SET PROBLEM —
Extract exactly the run of lines starting at the line that holds "liner = liner_inside(outside)" and ending at the line that holds "bpy.context.scene.collection.objects.link(empty)", both included.

Raw records —
□ □ □ □ □

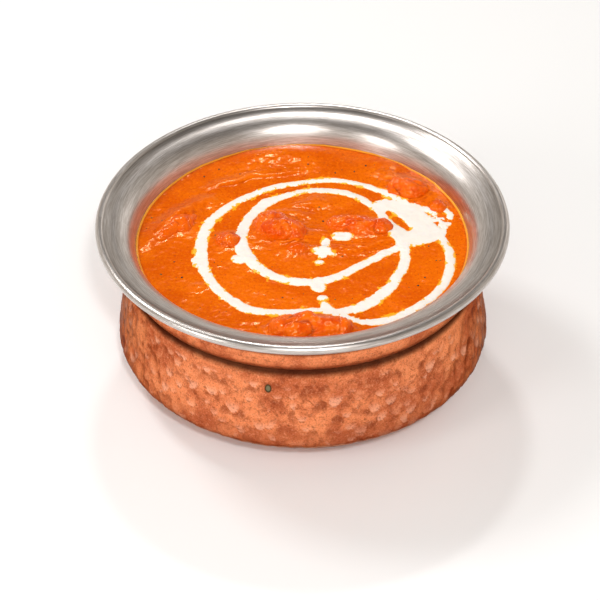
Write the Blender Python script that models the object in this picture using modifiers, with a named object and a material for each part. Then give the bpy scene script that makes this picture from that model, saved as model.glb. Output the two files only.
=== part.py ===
"""Butter chicken curry in a handi: a hammered copper bowl with a steel liner, filled with sauce and chicken.

The part stands on its flat base at z = 0, with its turning axis on +Z. The near side of the serving is -Y.
Named sizes are millimetres, and MM turns them into Blender's metres. A section is a list of points whose x
is the radius and whose y is the height above the base.
"""

import math

import bmesh
import bpy
from mathutils import Vector

MM = 0.001

# Rim and sheet
RIM_RADIUS = 82.5  # outside of the rolled bead
HEIGHT = 71.0  # base to the top of the bead
BEAD_RADIUS = 1.5
LIP_FOOT = 57.2  # the flared lip ends here, just under the sauce, and the rest of the liner starts
SHEET = 1.0  # thickness of the copper and of the steel
GAP = 0.3  # clearance between pieces that touch

# Copper bowl
COPPER_TOP = Vector((71.8, 64.6))
COLLAR_RADIUS = 73.0
COLLAR_HEIGHT = 57.5
NECK_RADIUS = 70.2  # bottom of the groove under the collar
NECK_HEIGHT = 50.0
BELLY_RADIUS = 76.1
BELLY_HEIGHT = 18.5  # where the belly is widest
HEEL_RADIUS = 7.0  # tight turn from the belly to the underside
HEEL_TURN = math.radians(50)

# Filling
SAUCE_LEVEL = 58.8
THROAT_RADIUS = 66.6  # inside of the liner where the sauce meets it
MENISCUS = 0.5  # how far the sauce creeps up the liner

TURN_STEPS = 36  # faces round every turned piece, a multiple of 4 so that its box stays centred
CHUNK_SEGMENTS = 12
CHUNK_RINGS = 7
CHUNK_DEPTH = 0.72  # how deep a chunk lies in the sauce, as a share of its width

# Each piece of chicken: x, y, length, width, height above the sauce, turn in degrees, waists along its length
CHICKEN = {
    "chicken_near": (2.5, -56.8, 37.0, 14.5, 7.0, -1.0, 1),
    "chicken_centre": (-9.0, 7.0, 23.0, 18.0, 7.0, -35.0, 1),
    "chicken_long": (24.0, 8.0, 30.0, 12.0, 4.8, -13.0, 1),
    "chicken_far": (44.5, 33.0, 19.0, 14.0, 5.4, -8.0, 0),
    "chicken_left": (-29.5, -0.5, 12.0, 11.0, 3.4, 20.0, 0),
    "chicken_ridge": (-51.5, 9.0, 25.0, 9.0, 2.8, 45.0, 0),
    "chicken_middle": (-2.2, -6.0, 10.0, 7.0, 2.2, 0.0, 0),
    "chicken_edge": (56.0, 21.5, 8.5, 7.5, 2.8, 60.0, 0),
}


def clear_scene():
    for obj in list(bpy.data.objects):
        bpy.data.objects.remove(obj, do_unlink=True)


def new_collection(name):
    collection = bpy.data.collections.new(name)
    bpy.context.scene.collection.children.link(collection)
    return collection


def new_material(name, color, roughness, metallic):
    material = bpy.data.materials.new(name)
    material.use_nodes = True
    shader = material.node_tree.nodes["Principled BSDF"]
    shader.inputs["Base Color"].default_value = (*color, 1.0)
    shader.inputs["Roughness"].default_value = roughness
    shader.inputs["Metallic"].default_value = metallic
    return material


def arc(centre, radius, start, end, steps):
    """Points on an arc of the section, from start to end in radians above the outward direction."""
    angles = [start + (end - start) * i / steps for i in range(steps + 1)]
    return [centre + Vector((math.cos(a), math.sin(a))) * radius for a in angles]


def inward(section, distance):
    """The section moved towards the inside of the bowl. It runs from the top down."""
    moved = []
    for i, point in enumerate(section):
        along = section[min(i + 1, len(section) - 1)] - section[max(i - 1, 0)]
        moved.append(point + Vector((along.y, -along.x)).normalized() * distance)
    return moved


def copper_outside():
    """The copper's outer side, from its top edge down to the edge of the flat base."""
    wall = [
        COPPER_TOP,
        Vector((72.6, 61.2)),
        Vector((COLLAR_RADIUS, COLLAR_HEIGHT)),
        Vector((72.7, 54.4)),
        Vector((71.3, 51.6)),
        Vector((NECK_RADIUS, NECK_HEIGHT)),
        Vector((71.2, 47.6)),
        Vector((72.4, 42.0)),
        Vector((BELLY_RADIUS - 1.5, 28.5)),
    ]
    heel_centre = Vector((BELLY_RADIUS - HEEL_RADIUS, BELLY_HEIGHT))
    heel = arc(heel_centre, HEEL_RADIUS, math.radians(12), -HEEL_TURN, 4)
    # The underside is one arc that leaves the heel smoothly and meets the ground flat.
    sole_radius = heel[-1].y / (1.0 - math.sin(HEEL_TURN))
    sole_centre = Vector((heel[-1].x - sole_radius * math.cos(HEEL_TURN), sole_radius))
    sole = arc(sole_centre, sole_radius, -HEEL_TURN, -math.pi / 2, 4)
    sole[-1].y = 0.0
    return wall + heel + sole[1:]


def lip_inside():
    """The steel's inner side from the foot of the bead, over the flare and down the throat."""
    return [
        Vector((75.4, 69.4)),
        Vector((72.2, 68.2)),
        Vector((69.9, 66.5)),
        Vector((68.3, 64.2)),
        Vector((67.3, 61.5)),
        Vector((THROAT_RADIUS, SAUCE_LEVEL)),
        Vector((66.35, LIP_FOOT)),
    ]


def liner_inside(copper):
    """The steel's inner side under the throat: it widens until it lies in the copper."""
    neck = [
        Vector((66.3, LIP_FOOT - GAP)),
        Vector((66.3, 55.6)),
        Vector((67.5, 49.6)),
        Vector((69.3, 44.0)),
    ]
    return neck + [p for p in inward(copper, 2 * SHEET + GAP) if p.y < 40.0]


def turned(name, section, material, collection):
    """A closed solid of revolution. The section runs down its outer side, and is a loop if it misses the axis."""
    mesh = bpy.data.meshes.new(name)
    points = [(p.x * MM, 0.0, p.y * MM) for p in section]
    edges = [(i, i + 1) for i in range(len(points) - 1)]
    if section[0].x > 0.0:
        edges.append((len(points) - 1, 0))
    mesh.from_pydata(points, edges, [])
    mesh.materials.append(material)
    obj = bpy.data.objects.new(name, mesh)
    collection.objects.link(obj)
    screw = obj.modifiers.new("Turn", "SCREW")
    screw.axis = "Z"
    screw.steps = TURN_STEPS
    screw.render_steps = TURN_STEPS
    screw.use_merge_vertices = True
    screw.merge_threshold = 0.00001
    return obj


def on_axis(height):
    return Vector((0.0, height))


def make_copper(outside, material, collection):
    inside = inward(outside, SHEET)
    inside[-1].y = SHEET
    section = [on_axis(SHEET), *reversed(inside), *outside, on_axis(0.0)]
    turned("copper_bowl", section, material, collection)


def make_lip(inside, material, collection):
    """The flared lip is a ring of sheet, rolled into a round bead at its edge."""
    bead_centre = Vector((RIM_RADIUS - BEAD_RADIUS, HEIGHT - BEAD_RADIUS))
    bead = arc(bead_centre, BEAD_RADIUS, math.radians(135), math.radians(-135), 6)
    outside = inward(inside, -SHEET)
    outside[-1].y = LIP_FOOT
    turned("steel_lip", [*reversed(inside), *bead, *outside], material, collection)


def make_liner(inside, material, collection):
    """Wall and floor of the liner are one sheet."""
    outside = inward(inside, -SHEET)
    outside[0].y = inside[0].y
    floor = inside[-1].y
    outside[-1].y = floor - SHEET
    section = [on_axis(floor), *reversed(inside), *outside, on_axis(floor - SHEET)]
    turned("steel_liner", section, material, collection)


def make_sauce(steel_inside, material, collection):
    """The sauce fills the liner to its level, and creeps a little up the steel."""
    wall = [p for p in inward(steel_inside, GAP) if p.y < SAUCE_LEVEL - 1.0]
    floor = steel_inside[-1].y + GAP
    wall[-1].y = floor
    brim = THROAT_RADIUS - GAP
    surface = [
        on_axis(SAUCE_LEVEL),
        Vector((brim - 3.0, SAUCE_LEVEL)),
        Vector((brim, SAUCE_LEVEL + MENISCUS)),
    ]
    return turned("curry_sauce", [*surface, *wall, on_axis(floor)], material, collection)


def chunk(name, place, collection, grow=0.0):
    """A lumpy piece of meat: an uneven ball, drawn in a little at its waist, lying half under the sauce."""
    x, y, length, width, rise, turn, waists = place
    depth = width * CHUNK_DEPTH
    half = Vector((length, width, rise + depth)) / 2 + Vector((grow, grow, grow))
    build = bmesh.new()
    bmesh.ops.create_uvsphere(build, u_segments=CHUNK_SEGMENTS, v_segments=CHUNK_RINGS, radius=1.0)
    for vertex in build.verts:
        u, v, w = vertex.co
        lumps = 0.05 * math.sin(5.0 * u + length) * math.cos(4.0 * v + width) + 0.04 * math.sin(6.0 * w + 3.0 * u)
        waist = 0.22 * waists * math.exp(-((u - 0.15) ** 2) / 0.03)
        swell = 1.0 + lumps - waist
        vertex.co = Vector((u * half.x * (1.0 + lumps), v * half.y * swell, w * half.z * swell)) * MM
    mesh = bpy.data.meshes.new(name)
    build.to_mesh(mesh)
    build.free()
    mesh.shade_smooth()
    obj = bpy.data.objects.new(name, mesh)
    obj.location = Vector((x, y, SAUCE_LEVEL + (rise - depth) / 2)) * MM
    obj.rotation_euler.z = math.radians(turn)
    collection.objects.link(obj)
    return obj


def make_chicken(material, collection):
    for name, place in CHICKEN.items():
        chunk(name, place, collection).data.materials.append(material)


def seat_chicken(sauce, cutters):
    """Leaves room in the sauce for every piece of chicken."""
    for name, place in CHICKEN.items():
        cutter = chunk("room_for_" + name, place, cutters, grow=GAP + 0.1)
        cutter.hide_render = True
        cutter.display_type = "WIRE"
        room = sauce.modifiers.new("Room for " + name, "BOOLEAN")
        room.operation = "DIFFERENCE"
        room.object = cutter


def main():
    clear_scene()
    curry = new_collection("butter_chicken_curry")
    cutters = new_collection("cutters")
    copper = new_material("hammered copper", (0.60, 0.20, 0.09), 0.35, 1.0)
    steel = new_material("brushed stainless steel", (0.60, 0.58, 0.55), 0.28, 1.0)
    sauce = new_material("butter chicken sauce", (0.85, 0.14, 0.004), 0.3, 0.0)
    chicken = new_material("chicken in sauce", (0.80, 0.10, 0.01), 0.35, 0.0)

    outside = copper_outside()
    lip = lip_inside()
    liner = liner_inside(outside)
    make_copper(outside, copper, curry)
    make_lip(lip, steel, curry)
    make_liner(liner, steel, curry)
    filling = make_sauce(lip + liner, sauce, curry)
    make_chicken(chicken, curry)
    seat_chicken(filling, cutters)


main()
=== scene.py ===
# %% [markdown]
# # Butter chicken curry in a hammered copper handi
#
# A handi is the round-bellied serving bowl of North Indian cooking. This one is a copper bowl, beaten with a
# hammer, around a liner of stainless steel whose lip flares out and ends in a rolled bead. It is full of
# butter chicken: a smooth tomato and butter sauce with pieces of chicken, under a swirl of cream.
#
# The plain solids of the object are loaded first, as a fixed frame. They say where everything is. Each
# later step then makes one finely modelled piece from them, with a material of its own.

# %% Load the solids as a fixed frame
import math

import bmesh
import bpy
import numpy as np
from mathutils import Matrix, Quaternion, Vector, geometry, noise


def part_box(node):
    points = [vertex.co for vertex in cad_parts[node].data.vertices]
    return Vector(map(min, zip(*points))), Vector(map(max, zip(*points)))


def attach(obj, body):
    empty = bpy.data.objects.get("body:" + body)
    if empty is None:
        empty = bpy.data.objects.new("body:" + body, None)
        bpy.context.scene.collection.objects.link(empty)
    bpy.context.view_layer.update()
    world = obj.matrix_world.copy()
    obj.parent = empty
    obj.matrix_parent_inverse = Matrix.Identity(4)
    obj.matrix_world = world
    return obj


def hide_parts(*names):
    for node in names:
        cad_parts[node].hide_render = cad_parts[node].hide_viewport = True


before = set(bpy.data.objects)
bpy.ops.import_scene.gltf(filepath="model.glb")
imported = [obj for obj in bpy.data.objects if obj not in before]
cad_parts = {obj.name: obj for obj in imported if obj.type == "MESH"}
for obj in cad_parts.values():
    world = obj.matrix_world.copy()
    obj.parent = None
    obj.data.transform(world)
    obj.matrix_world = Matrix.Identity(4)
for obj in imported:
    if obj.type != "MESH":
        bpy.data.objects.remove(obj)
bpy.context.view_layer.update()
BODY = "root"
MM = 0.001
print("nodes:", ", ".join(sorted(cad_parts)))

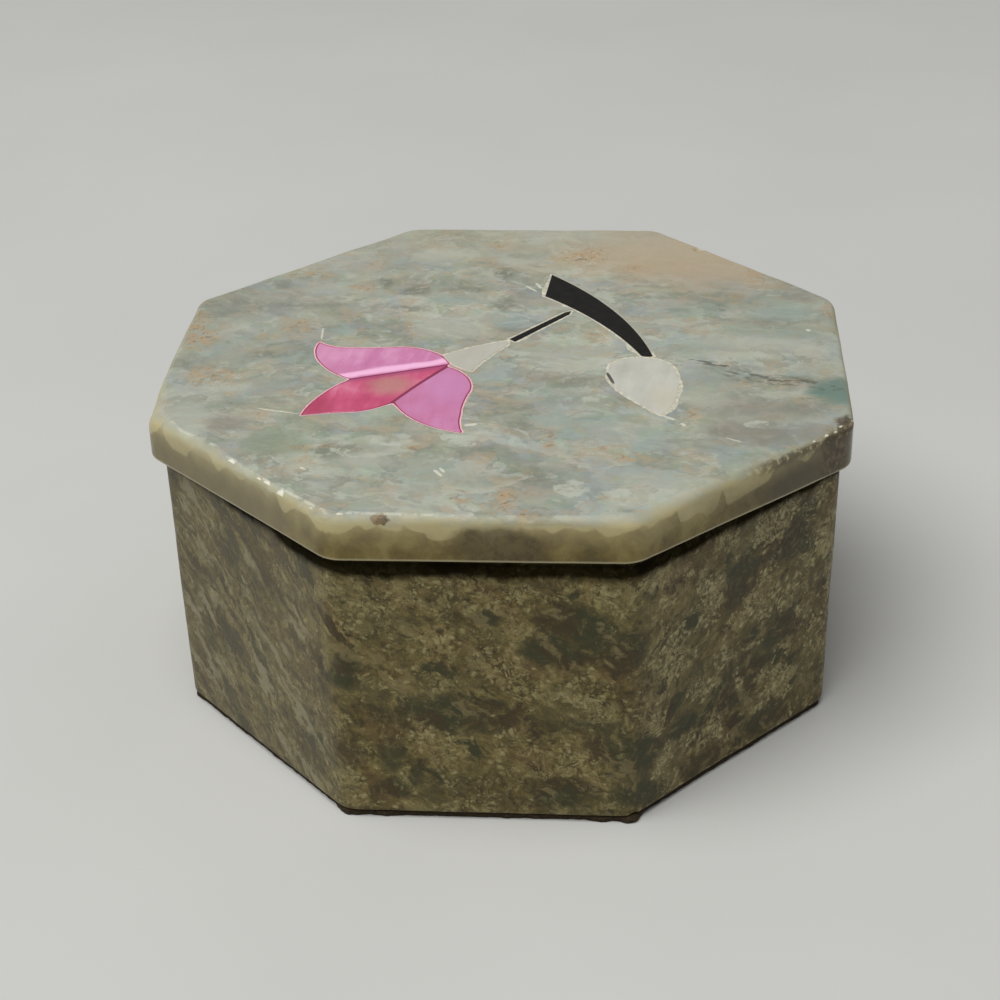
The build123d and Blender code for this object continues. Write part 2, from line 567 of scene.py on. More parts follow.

□ □ □ □ □

THE ANSWER —
    liner = liner_inside(outside)
    make_copper(outside, copper, curry)
    make_lip(lip, steel, curry)
    make_liner(liner, steel, curry)
    filling = make_sauce(lip + liner, sauce, curry)
    make_chicken(chicken, curry)
    seat_chicken(filling, cutters)


main()
=== scene.py ===
# %% [markdown]
# # Butter chicken curry in a hammered copper handi
#
# A handi is the round-bellied serving bowl of North Indian cooking. This one is a copper bowl, beaten with a
# hammer, around a liner of stainless steel whose lip flares out and ends in a rolled bead. It is full of
# butter chicken: a smooth tomato and butter sauce with pieces of chicken, under a swirl of cream.
#
# The plain solids of the object are loaded first, as a fixed frame. They say where everything is. Each
# later step then makes one finely modelled piece from them, with a material of its own.

# %% Load the solids as a fixed frame
import math

import bmesh
import bpy
import numpy as np
from mathutils import Matrix, Quaternion, Vector, geometry, noise


def part_box(node):
    points = [vertex.co for vertex in cad_parts[node].data.vertices]
    return Vector(map(min, zip(*points))), Vector(map(max, zip(*points)))


def attach(obj, body):
    empty = bpy.data.objects.get("body:" + body)
    if empty is None:
        empty = bpy.data.objects.new("body:" + body, None)
        bpy.context.scene.collection.objects.link(empty)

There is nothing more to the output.